E. Howard Pocket Watch, ca. 1861
APPRAISER:
Now, you brought these for a relative of yours?
GUEST:
For my father. He couldn't come, so he sent them to me and I said I'd bring them.
APPRAISER:
Now, there's one of them that's far more interesting than the other and it's the silver one with the cover on it, which, according to what you told me, was found on a battlefield during the Civil War?
GUEST:
Yeah, it came to someone by picking it up off the battlefield. I don't know who it belonged to.
APPRAISER:
What's interesting about both of these watches, which are both American, is that this one illustrates the very early period of American watchmaking. First of all, you open the front cover of the watch and turn it around like that and you'll see a name on the dial, and it says "E. Howard & Company, Boston." Now, E. Howard was a very interesting individual because he is one of the fathers of American watchmaking. Now, the reason why American watchmaking is so interesting to us today is they were the first people who successfully manufactured precision equipment in very, very large quantities.
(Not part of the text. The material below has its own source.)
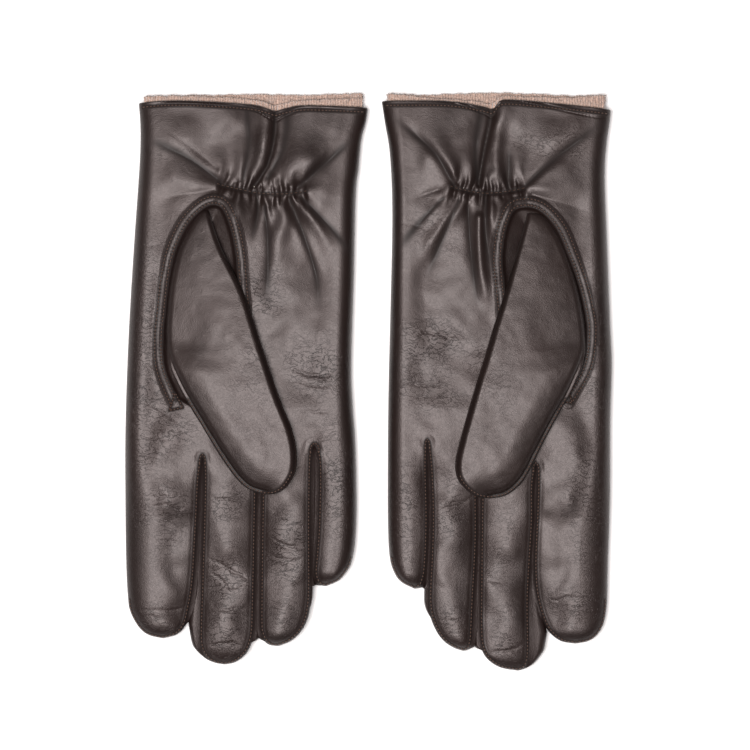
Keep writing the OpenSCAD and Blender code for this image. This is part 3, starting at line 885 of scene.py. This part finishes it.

This is one of the earliest Howards that I've ever seen. And Howard is remembered today amongst collectors of watches because he made watches that looked like nobody else's watches. So when we begin to look at this a little more closely, we can turn the watch over and look at the back...and see the movement. And this arrangement of plates and wheels was never seen before, but it was a way that Howard could make watches so that they could be assembled by machinery and then sold relatively economically to a populace that could never have afforded a watch before. And the Howard, for the time that the company was in business from about 1858 to 1903, made really the finest watches in the world. A Series Two Howard-- only 1,200 of these watches were made in comparison to maybe tens of millions made by Waltham and the other companies. So the bottom line really is that a watch like this, an ordinary watch, really has sentimental value and nothing else. The Howard, on the other hand-- it's worth anywhere, let's say, from $1,500 to $3,000.
GUEST:
Wow.
APPRAISER:
A very collectible and desirable American watch.